• Problem description: Using the data that follows, return exactly the lines from the one that contains "obj.matrix_world = world" through the one that contains "imported = [obj", ends included.

• Data for this task:
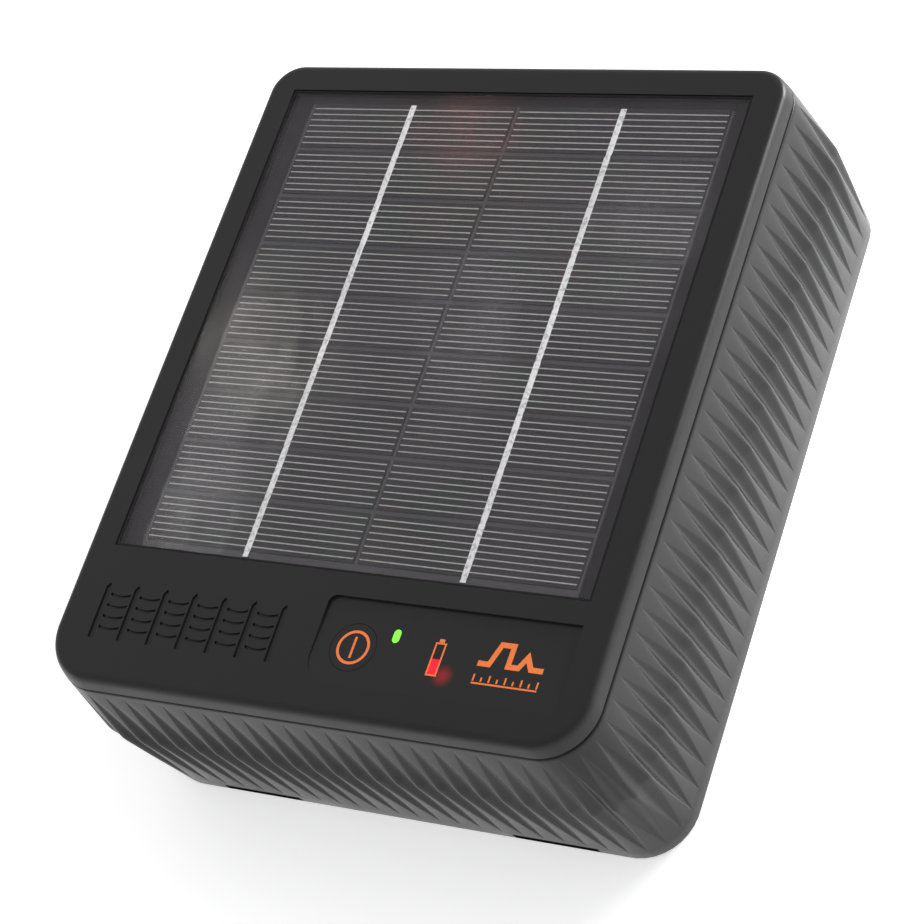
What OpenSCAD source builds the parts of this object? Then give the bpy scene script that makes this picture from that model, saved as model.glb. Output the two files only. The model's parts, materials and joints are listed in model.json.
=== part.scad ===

---

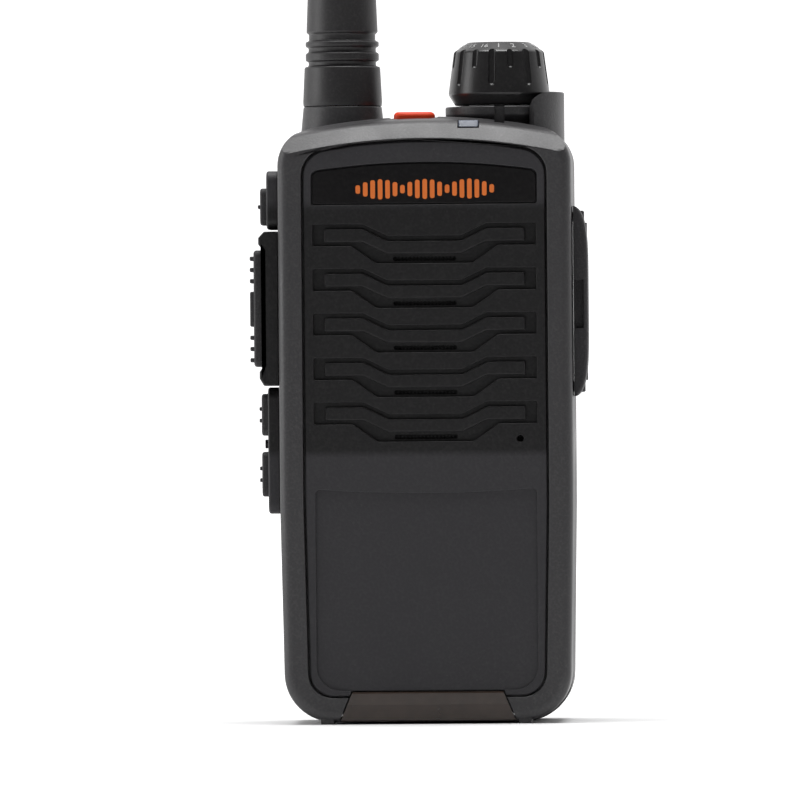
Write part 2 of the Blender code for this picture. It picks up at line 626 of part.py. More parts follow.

==

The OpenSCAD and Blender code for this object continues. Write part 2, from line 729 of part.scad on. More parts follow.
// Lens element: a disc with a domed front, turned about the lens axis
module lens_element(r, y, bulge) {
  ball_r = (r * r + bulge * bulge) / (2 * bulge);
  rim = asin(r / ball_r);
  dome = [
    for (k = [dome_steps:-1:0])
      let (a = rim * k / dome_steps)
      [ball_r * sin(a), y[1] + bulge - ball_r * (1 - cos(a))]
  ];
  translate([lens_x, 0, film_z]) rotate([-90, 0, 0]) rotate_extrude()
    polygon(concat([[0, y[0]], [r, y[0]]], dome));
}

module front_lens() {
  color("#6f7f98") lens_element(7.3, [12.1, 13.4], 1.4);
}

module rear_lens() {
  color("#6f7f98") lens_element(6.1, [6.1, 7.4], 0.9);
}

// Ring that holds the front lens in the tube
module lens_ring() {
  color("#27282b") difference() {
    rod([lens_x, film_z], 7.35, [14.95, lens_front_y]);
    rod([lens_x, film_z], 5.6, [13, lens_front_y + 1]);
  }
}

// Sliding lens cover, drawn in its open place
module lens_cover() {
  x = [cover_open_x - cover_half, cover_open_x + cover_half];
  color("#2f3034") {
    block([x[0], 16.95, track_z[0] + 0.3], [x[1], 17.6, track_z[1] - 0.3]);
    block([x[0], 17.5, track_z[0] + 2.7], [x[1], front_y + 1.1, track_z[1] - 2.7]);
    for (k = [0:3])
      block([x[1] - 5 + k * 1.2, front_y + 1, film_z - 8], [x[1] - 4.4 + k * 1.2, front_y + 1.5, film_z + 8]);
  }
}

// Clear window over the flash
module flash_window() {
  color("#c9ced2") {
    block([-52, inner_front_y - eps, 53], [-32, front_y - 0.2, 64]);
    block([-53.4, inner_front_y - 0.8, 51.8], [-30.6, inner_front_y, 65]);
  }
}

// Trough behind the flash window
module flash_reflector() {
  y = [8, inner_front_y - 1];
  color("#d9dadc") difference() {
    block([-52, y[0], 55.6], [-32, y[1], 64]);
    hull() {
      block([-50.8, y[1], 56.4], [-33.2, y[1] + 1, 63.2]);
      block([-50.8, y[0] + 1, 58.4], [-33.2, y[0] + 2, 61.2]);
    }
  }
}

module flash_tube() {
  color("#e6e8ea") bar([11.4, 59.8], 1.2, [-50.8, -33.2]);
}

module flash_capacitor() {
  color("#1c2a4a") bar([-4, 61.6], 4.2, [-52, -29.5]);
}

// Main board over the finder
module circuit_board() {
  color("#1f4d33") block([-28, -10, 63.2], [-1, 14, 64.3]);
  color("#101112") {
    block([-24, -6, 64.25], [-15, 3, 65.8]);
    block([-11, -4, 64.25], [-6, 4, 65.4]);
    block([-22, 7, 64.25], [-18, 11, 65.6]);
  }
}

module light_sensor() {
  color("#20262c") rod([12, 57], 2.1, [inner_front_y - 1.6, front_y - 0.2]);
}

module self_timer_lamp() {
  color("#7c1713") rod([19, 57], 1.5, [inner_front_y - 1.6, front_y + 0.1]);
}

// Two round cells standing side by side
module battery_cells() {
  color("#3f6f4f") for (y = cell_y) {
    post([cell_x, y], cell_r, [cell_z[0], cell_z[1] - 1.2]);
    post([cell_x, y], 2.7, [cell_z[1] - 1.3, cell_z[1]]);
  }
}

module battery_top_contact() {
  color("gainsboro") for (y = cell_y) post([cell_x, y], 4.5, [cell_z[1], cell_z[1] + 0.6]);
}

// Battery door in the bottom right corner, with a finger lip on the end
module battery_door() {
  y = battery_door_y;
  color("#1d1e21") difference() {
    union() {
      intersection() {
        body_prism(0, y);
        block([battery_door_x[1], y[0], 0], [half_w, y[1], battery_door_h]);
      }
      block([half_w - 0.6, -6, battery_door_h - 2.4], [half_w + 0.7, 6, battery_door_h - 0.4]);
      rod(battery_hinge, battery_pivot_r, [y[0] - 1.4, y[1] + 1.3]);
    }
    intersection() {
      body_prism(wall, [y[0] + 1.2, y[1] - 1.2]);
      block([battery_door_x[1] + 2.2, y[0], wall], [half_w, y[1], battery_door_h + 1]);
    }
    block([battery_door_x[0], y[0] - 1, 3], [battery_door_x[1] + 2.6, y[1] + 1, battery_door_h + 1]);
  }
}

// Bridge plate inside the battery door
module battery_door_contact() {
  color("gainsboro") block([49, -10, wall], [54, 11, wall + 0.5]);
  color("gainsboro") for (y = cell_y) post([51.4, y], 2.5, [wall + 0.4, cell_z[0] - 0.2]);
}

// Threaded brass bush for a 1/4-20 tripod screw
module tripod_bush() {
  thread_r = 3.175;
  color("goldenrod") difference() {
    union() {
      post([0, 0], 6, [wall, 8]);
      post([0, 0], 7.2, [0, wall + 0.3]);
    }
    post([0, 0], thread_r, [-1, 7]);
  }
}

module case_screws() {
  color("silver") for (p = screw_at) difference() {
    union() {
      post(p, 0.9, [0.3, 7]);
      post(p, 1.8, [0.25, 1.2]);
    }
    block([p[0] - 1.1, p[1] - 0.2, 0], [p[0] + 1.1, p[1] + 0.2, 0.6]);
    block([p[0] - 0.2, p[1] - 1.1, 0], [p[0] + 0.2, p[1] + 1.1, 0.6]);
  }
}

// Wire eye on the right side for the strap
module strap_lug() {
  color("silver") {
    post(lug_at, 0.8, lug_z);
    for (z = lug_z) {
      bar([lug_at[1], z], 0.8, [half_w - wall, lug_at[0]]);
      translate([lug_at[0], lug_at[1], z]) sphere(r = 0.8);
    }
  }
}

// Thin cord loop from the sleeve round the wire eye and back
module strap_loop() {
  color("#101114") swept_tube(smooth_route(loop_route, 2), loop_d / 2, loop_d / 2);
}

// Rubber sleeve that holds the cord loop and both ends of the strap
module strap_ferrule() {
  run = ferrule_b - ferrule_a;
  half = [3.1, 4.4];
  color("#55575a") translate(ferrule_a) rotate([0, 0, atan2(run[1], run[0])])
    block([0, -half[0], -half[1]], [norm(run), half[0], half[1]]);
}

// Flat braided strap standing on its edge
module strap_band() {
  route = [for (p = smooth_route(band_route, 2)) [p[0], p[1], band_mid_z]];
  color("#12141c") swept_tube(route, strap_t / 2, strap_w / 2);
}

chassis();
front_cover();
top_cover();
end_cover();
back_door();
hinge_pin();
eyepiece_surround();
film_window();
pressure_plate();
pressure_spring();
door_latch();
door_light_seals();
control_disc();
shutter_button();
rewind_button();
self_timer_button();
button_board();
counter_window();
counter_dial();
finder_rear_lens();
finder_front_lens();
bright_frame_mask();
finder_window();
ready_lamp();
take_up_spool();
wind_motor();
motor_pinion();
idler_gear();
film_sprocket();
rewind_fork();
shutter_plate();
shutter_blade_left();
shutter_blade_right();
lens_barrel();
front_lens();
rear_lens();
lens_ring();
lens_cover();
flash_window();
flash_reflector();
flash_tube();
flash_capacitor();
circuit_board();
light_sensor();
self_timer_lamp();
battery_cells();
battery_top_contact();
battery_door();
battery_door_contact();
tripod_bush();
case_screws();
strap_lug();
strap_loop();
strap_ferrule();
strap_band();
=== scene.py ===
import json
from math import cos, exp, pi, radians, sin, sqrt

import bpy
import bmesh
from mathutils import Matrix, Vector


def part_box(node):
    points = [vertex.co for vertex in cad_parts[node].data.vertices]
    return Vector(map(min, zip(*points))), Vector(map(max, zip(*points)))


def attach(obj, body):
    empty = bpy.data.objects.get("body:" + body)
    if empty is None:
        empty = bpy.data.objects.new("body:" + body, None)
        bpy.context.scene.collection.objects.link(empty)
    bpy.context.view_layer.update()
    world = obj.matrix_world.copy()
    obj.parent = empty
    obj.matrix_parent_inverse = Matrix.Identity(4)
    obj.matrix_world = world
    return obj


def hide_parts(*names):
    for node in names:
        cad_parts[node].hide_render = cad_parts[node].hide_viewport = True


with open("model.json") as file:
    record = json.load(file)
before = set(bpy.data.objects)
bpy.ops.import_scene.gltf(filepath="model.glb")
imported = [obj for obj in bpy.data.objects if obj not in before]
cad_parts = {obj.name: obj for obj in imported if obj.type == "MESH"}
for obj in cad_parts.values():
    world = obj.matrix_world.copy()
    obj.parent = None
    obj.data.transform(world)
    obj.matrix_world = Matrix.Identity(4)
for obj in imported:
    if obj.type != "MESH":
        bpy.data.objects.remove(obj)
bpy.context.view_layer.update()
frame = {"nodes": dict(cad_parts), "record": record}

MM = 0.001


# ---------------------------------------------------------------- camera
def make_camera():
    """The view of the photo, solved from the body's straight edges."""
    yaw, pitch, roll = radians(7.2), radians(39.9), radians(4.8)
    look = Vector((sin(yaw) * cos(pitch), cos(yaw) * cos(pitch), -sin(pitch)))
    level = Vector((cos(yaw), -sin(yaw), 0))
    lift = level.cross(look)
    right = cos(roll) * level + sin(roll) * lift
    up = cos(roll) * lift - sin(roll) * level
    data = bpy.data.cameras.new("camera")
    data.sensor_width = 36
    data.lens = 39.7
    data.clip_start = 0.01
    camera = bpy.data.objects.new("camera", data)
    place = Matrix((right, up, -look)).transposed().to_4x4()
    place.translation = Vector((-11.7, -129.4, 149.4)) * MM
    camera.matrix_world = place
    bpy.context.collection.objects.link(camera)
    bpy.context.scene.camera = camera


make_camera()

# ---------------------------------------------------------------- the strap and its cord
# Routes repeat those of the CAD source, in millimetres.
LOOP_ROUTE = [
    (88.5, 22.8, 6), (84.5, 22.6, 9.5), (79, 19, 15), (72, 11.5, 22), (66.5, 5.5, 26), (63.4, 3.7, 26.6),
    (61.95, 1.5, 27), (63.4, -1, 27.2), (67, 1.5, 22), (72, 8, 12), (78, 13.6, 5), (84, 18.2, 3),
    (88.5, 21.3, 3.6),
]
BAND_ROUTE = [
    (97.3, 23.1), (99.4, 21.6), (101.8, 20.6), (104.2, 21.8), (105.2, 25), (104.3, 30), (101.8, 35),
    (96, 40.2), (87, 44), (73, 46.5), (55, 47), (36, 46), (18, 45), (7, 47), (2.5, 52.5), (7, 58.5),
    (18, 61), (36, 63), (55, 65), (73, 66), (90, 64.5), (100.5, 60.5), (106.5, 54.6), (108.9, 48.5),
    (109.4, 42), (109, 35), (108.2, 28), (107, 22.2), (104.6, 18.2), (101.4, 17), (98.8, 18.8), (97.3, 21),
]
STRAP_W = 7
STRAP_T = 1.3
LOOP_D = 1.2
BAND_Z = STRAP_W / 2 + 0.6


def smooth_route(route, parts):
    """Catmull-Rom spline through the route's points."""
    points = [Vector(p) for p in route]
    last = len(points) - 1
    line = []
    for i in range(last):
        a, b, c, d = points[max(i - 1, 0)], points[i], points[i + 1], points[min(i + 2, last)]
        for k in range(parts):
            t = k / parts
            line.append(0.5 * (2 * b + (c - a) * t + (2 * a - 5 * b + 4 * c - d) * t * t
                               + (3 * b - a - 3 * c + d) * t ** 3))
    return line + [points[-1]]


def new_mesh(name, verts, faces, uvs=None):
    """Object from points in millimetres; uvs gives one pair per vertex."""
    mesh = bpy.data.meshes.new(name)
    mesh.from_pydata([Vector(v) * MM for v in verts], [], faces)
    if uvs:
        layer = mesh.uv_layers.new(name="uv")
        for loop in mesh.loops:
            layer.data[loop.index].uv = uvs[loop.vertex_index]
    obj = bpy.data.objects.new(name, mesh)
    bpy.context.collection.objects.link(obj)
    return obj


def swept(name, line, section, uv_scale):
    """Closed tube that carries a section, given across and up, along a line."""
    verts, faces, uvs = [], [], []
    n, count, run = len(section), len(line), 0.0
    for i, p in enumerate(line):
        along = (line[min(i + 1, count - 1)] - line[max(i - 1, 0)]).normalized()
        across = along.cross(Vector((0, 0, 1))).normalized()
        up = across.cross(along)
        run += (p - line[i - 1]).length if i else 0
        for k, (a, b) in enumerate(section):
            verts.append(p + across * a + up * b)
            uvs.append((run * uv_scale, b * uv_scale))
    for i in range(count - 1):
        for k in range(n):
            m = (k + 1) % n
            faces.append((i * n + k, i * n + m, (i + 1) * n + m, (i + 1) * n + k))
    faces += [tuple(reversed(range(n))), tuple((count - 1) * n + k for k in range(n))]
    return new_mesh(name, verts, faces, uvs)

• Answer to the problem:
    obj.matrix_world = world
    return obj


def hide_parts(*names):
    for node in names:
        cad_parts[node].hide_render = cad_parts[node].hide_viewport = True


with open("model.json") as file:
    record = json.load(file)
before = set(bpy.data.objects)
bpy.ops.import_scene.gltf(filepath="model.glb")
imported = [obj for obj in bpy.data.objects if obj not in before]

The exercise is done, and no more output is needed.